Prepare Commands to Extract Data
We are using server job7201 as a test to extract sample data and observing from which, we can decide how to formulate our commands create the report

[blogger@adm4125:~] $ ssh job7201 "sudo /usr/sbin/dmidecode | grep -A6 'System Information'" # Get the hardware information
    System Information
        Manufacturer: HP
        Product Name: ProLiant DL385 G2
        Version: Not Specified
        Serial Number: ************     
        UUID: 34313431-3039-5553-4537-31364E324248
        Wake-up Type: Power Switch


[blogger@adm4125:~] $ ssh job7201 "uname -a" # Get the kernel version
Linux job7201.sentiblue.com 2.6.18-128.el5 #1 SMP Wed Dec 17 11:42:39 EST 2008 i686 i686 i386 GNU/Linux[blogger@adm4125:~] $ ssh job7201 "cat /etc/redhat-release" # Get the OS version
Red Hat Enterprise Linux Server release 5.3 (Tikanga)


[blogger@adm4125:~] $ MEM=`ssh job7201 "head -1 /proc/meminfo" | awk '{ print $2 }'` # Get the memory amount (in KB)

[blogger@adm4125:~] $ MEM=$(($MEM/1024/1024)) # Calculate out to GB
[blogger@adm4125:~] $ echo ${MEM}GB

125GB
[blogger@adm4125:~] $ ssh job7201 "grep -c Processor /proc/cpuinfo" # Count CPU Cores
48

Generate Hardware/OS/Resource Inventory Report

$ for SEQ in `seq 7201 7955 | xargs`; do
> SERVER="job$SEQ"
> echo -n "$SERVER: "
> ssh $SERVER "sudo /usr/sbin/dmidecode | grep -A6 'System Info' 
> | grep -e Manufacturer -e 'Product Name' -e Serial"
> done

job7201:         Manufacturer: HP
        Product Name: ProLiant DL385 G2
        Serial Number:
SF349827     
job7202:         Manufacturer: HP
        Product Name: ProLiant DL360 G5
        Serial Number:
F39ERIU2     
...
...

job7955:         Manufacturer: HP
        Product Name: ProLiant DL585 G7
        Serial Number:
2DF20D8R     

That doesn't look pretty!
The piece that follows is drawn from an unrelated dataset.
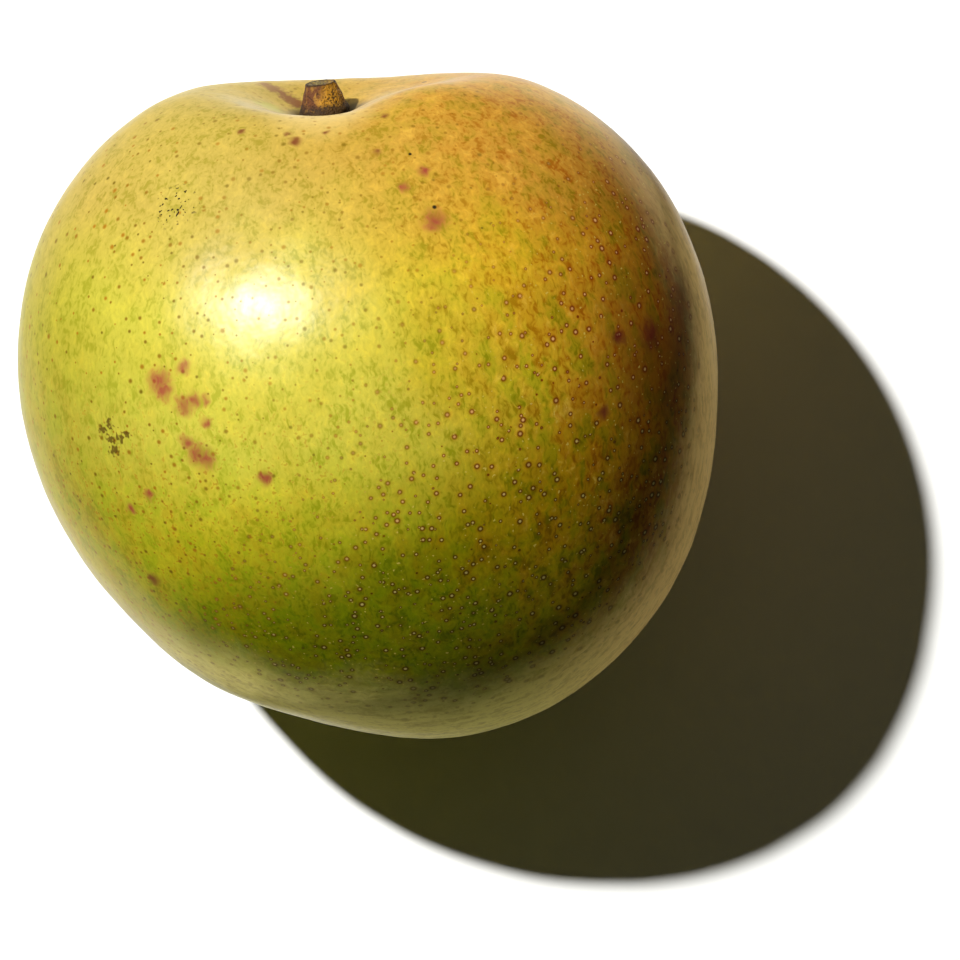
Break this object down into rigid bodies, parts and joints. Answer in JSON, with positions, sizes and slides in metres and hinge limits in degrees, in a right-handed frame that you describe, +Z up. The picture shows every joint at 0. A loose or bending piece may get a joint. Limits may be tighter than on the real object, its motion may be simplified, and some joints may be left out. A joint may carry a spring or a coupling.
{
  "type": "mango",
  "caption": "Round ripe mango lying on one flat cheek, with the short woody stub of its stem in a shallow hollow at the raised end.",
  "frame": {"origin": "middle of the bounding box at the surface the mango lies on", "axes": "+Y towards the stem, which rises 15 degrees; +X towards the fuller back of the fruit; +Z up, through the two cheeks"},
  "size_m": [0.0978, 0.0958, 0.0839],
  "materials": {
    "skin": "glossy waxy fruit skin, yellow-green with an orange-brown flush",
    "stem": "rough brown bark with a dry cut end"
  },
  "bodies": {
    "root": {"fruit": "skin", "stem": "stem"}
  },
  "joints": []
}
Let's fine tune the command some more;

- We want to get rid of the headers like "Manufacturer: ", "Product Name: ", "Serial Number: "
- We also want all data pertaining to each server to show in one single line

The colors of each fine tune will match below between objective and syntax.

$ for SEQ in `seq 7201 7955 | xargs`; do
> SERVER="job$SEQ"
> echo -n "$SERVER: "
> ssh $SERVER "sudo /usr/sbin/dmidecode | grep -A6 'System Info' 
> | grep -e Manufacturer -e 'Product Name' -e Serial"
> | sed 's/     Manufacturer: //g'
> | sed 's/     Product Name: //g'
> | sed 's/     Serial Number: //g' 
> | xargs
> done

job7201: HP ProLiant DL385 G2 SF349827
job7202: HP ProLiant DL360 G5 F39ERIU2

...
...
job7955: HP ProLiant DL585 G7 2DF20D8R


MUCH MUCH MUCH BETTER!

But so far we've only gathered Manufacturer, Model and Serial Numbers. Let's get some additional information; like the OS version and kernel architecture.
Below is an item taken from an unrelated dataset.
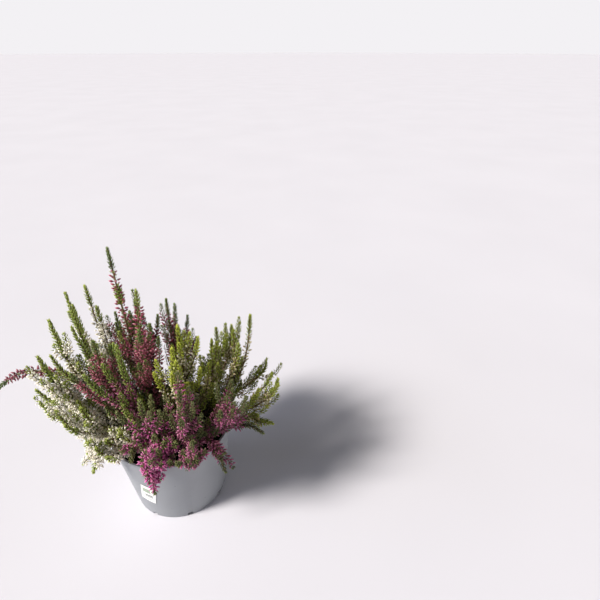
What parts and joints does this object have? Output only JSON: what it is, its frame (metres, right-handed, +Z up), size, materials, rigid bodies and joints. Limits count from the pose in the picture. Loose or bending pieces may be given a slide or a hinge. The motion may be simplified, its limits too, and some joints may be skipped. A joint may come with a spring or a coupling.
{
  "type": "potted heather",
  "caption": "Mixed heather in a round tapered plastic pot: leafy sprays with white, crimson and magenta florets and green tips.",
  "frame": {"origin": "centre of the pot's flat underside", "axes": "+Z up, +X to the right and +Y to the back as the picture sees it"},
  "size_m": [0.3339, 0.2207, 0.313],
  "materials": {
    "pot": "matte",
    "soil": "matte",
    "label": "matte",
    "white_florets": "matte",
    "crimson_florets": "matte",
    "magenta_florets": "matte",
    "lime_florets": "matte",
    "white_leaves": "satin",
    "crimson_leaves": "satin",
    "magenta_leaves": "satin",
    "lime_leaves": "satin"
  },
  "bodies": {
    "root": {"crimson_spray_01": "crimson_florets", "crimson_spray_02": "crimson_florets", "crimson_spray_03": "crimson_florets", "crimson_spray_04": "crimson_florets", "crimson_spray_05": "crimson_florets", "crimson_spray_06": "crimson_florets", "crimson_spray_07": "crimson_florets", "crimson_spray_08": "crimson_florets", "crimson_spray_09": "crimson_florets", "crimson_tip_01": "crimson_leaves", "crimson_tip_02": "crimson_leaves", "crimson_tip_03": "crimson_leaves", "crimson_tip_05": "crimson_leaves", "crimson_tip_06": "crimson_leaves", "label": "label", "lime_spray_01": "lime_florets", "lime_spray_02": "lime_florets", "lime_spray_03": "lime_florets", "lime_spray_04": "lime_florets", "lime_spray_05": "lime_florets", "lime_spray_06": "lime_florets", "lime_spray_07": "lime_florets", "lime_spray_08": "lime_florets", "lime_spray_09": "lime_florets", "lime_tip_01": "lime_leaves", "lime_tip_02": "lime_leaves", "lime_tip_03": "lime_leaves", "lime_tip_04": "lime_leaves", "lime_tip_05": "lime_leaves", "magenta_spray_01": "magenta_florets", "magenta_spray_02": "magenta_florets", "magenta_spray_03": "magenta_florets", "magenta_spray_04": "magenta_florets", "magenta_spray_05": "magenta_florets", "magenta_spray_06": "magenta_florets", "magenta_spray_07": "magenta_florets", "magenta_spray_08": "magenta_florets", "magenta_spray_09": "magenta_florets", "magenta_spray_10": "magenta_florets", "magenta_tip_03": "magenta_leaves", "magenta_tip_04": "magenta_leaves", "magenta_tip_06": "magenta_leaves", "magenta_tip_08": "magenta_leaves", "magenta_tip_10": "magenta_leaves", "pot": "pot", "soil": "soil", "white_spray_01": "white_florets", "white_spray_02": "white_florets", "white_spray_03": "white_florets", "white_spray_04": "white_florets", "white_spray_05": "white_florets", "white_spray_06": "white_florets", "white_spray_07": "white_florets", "white_spray_08": "white_florets", "white_tip_01": "white_leaves", "white_tip_02": "white_leaves", "white_tip_03": "white_leaves", "white_tip_04": "white_leaves", "white_tip_05": "white_leaves", "white_tip_06": "white_leaves"}
  },
  "joints": []
}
$ for SEQ in `seq 7201 7955 | xargs`; do
> SERVER="job$SEQ"
> echo -n "$SERVER: "
> ssh $SERVER "sudo /usr/sbin/dmidecode | grep -A6 'System Info'
> | grep -e Manufacturer -e 'Product Name' -e Serial"
> | sed 's/     Manufacturer: //g'
> | sed 's/     Product Name: //g'
> | sed 's/     Serial Number: //g' 
> | xargs
> ( cat /etc/redhat-release | awk '{ print \$NF }'; uname -i ) | xargs 
> done

job7201: HP ProLiant DL385 G2 SF349827 (Tikanga) x86_64
job7202: HP ProLiant DL360 G5 F39ERIU2 (Tikanga) x86_64

...
...
job7955: HP ProLiant DL585 G7 2DF20D8R (Tikanga) x86_64


There was more to the Original Objectives. For now I will end the article here leaving Objective #1 hanging a little loose.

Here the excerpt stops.